On the face of it, income inequality is high on America’s agenda. President Barack Obama has made it a signature issue of his second term, bluntly stating that the US won’t succeed “when a shrinking few do very well and a growing many barely make it.” Federal Reserve Chairman Ben Bernanke decried inequality for “creating two societies.” Nobel laureate Joseph Stiglitz blamed the “concentration of income and wealth at the top, the hollowing out of the middle and increasing poverty at the bottom” for disrupting the American dream. Even Goldman Sachs CEO Lloyd Blankfein called for “some redistribution” to create a stable and just society. But despite the growing consensus in Washington, Wall Street and academia, there hasn’t yet been concrete action and the situation is only taking a turn for the worse.
The US has the highest level of income gap of any of the advanced countries, with the top 1% capturing over 90% of the income growth. A Gini coefficient (the most commonly used measure of inequality) of zero represents perfect equality, while 1.0 indicates maximum inequality where one person takes all the income. A reading above 0.4 is widely seen as an indicator of potentially destabilizing inequality. In 2011, the Gini coefficient for the US rose sharply to 0.475 from the 0.469 recorded in 2010 (pdf, p.2), and not a single state managed to reduce inequality.
The growing divide in America comes at a time when emerging nations in Asia and Latin America are directing a significant portion of their resources to eliminate extreme poverty and reduce inequality. Indonesia is working to provide health insurance to all 240 million citizens starting in 2014; Thailand introduced pensions for its informal sector in 2011; and India expanded its job guarantee scheme to include every rural district in 2008.

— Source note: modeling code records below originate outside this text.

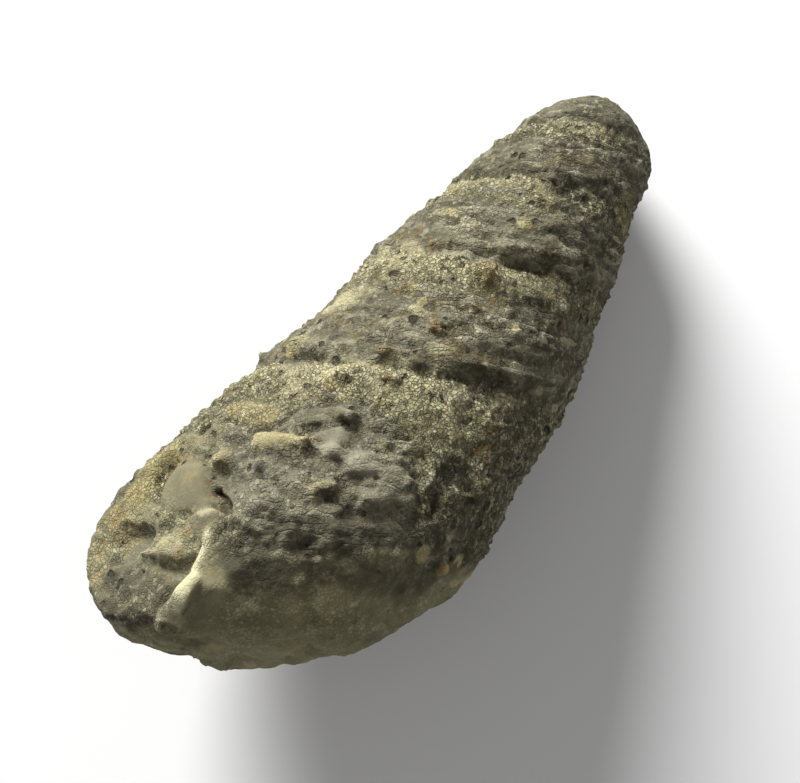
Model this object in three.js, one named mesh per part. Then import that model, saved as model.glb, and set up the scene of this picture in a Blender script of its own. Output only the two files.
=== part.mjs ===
// Internal mould of a high-spired sea snail: sandy stone that filled the shell and kept its coil.
// Millimetres, +Z up. It lies on its side: +X points to the narrow end, -X to the broken base.
// The origin is under the middle of its box, on the surface that it rests on.
//
// Every surface point is placed from the cone's virtual apex by three values:
//   distance  along the cone's axis, growing towards the base
//   angle     around the axis, 0 on top and positive towards +Y
//   radius    out from the axis
import * as THREE from "three";

const { degToRad, smoothstep, clamp, lerp } = THREE.MathUtils;

// ---- the coil ----
const CONE_HALF_ANGLE = degToRad(12.3);
const WHORL_GROWTH = 1.273; // size of each whorl against the one before it
const FIRST_SUTURE = 61; // distance at which the last suture crosses the top
const SUTURE_LEAN_TOP = 0.12; // how far the coil leans against the cone, in whorls
const SUTURE_LEAN_SIDE = 0.25;
const SUTURE_DEPTH = 0.13; // as a share of the radius
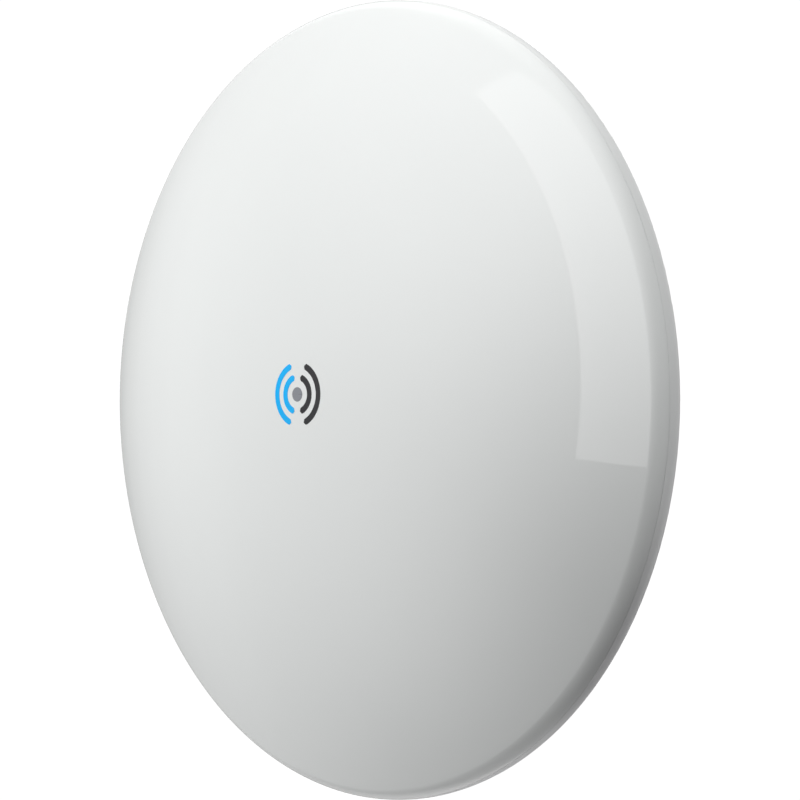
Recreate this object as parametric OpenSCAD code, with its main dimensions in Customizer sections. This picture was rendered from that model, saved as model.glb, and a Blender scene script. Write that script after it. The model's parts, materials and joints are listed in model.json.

In January this year, China officially reported its Gini coefficient for income inequality for the first time in 12 years—a step seen by many as an indication of the administration’s commitment to narrow the gap between the rich and poor. China scored 0.474 in 2012, down from its peak of 0.491 in 2008.
South America, which has historically been the most unequal continent, has also made considerable progress. The region’s average Gini coefficient in 2010 was 0.5, the lowest in the last 30 years, on the heels of significant rise in the income levels of the poorest citizens. Brazil, where successive governments pursued policies aimed at boosting social and economic inclusion, made significant progress, with its Gini coefficient declining from 0.55 in 2002 to 0.5 in 2011.
It is in the context of the growing divergence between the US and the rest of the world, that the New Yorker magazine has made a simple, yet powerful attempt to change the discourse on inequality, using New York’s subway system as its laboratory.
So why is America faring so poorly in its attempt to curb inequality when less prosperous nations are making rapid progress? Stiglitz, who has been one of the leading voices in challenging the belief that uncontrollable technological and social change is producing an unequal society, had this succinct explanation:
The “same global forces are at work everywhere, but some countries have made a commitment to go against them and have succeeded,” he said in a talk earlier this month at the Asia Society.
Maybe a virtual ride through New York City’s income inequality is just what the powers that be in Washington need.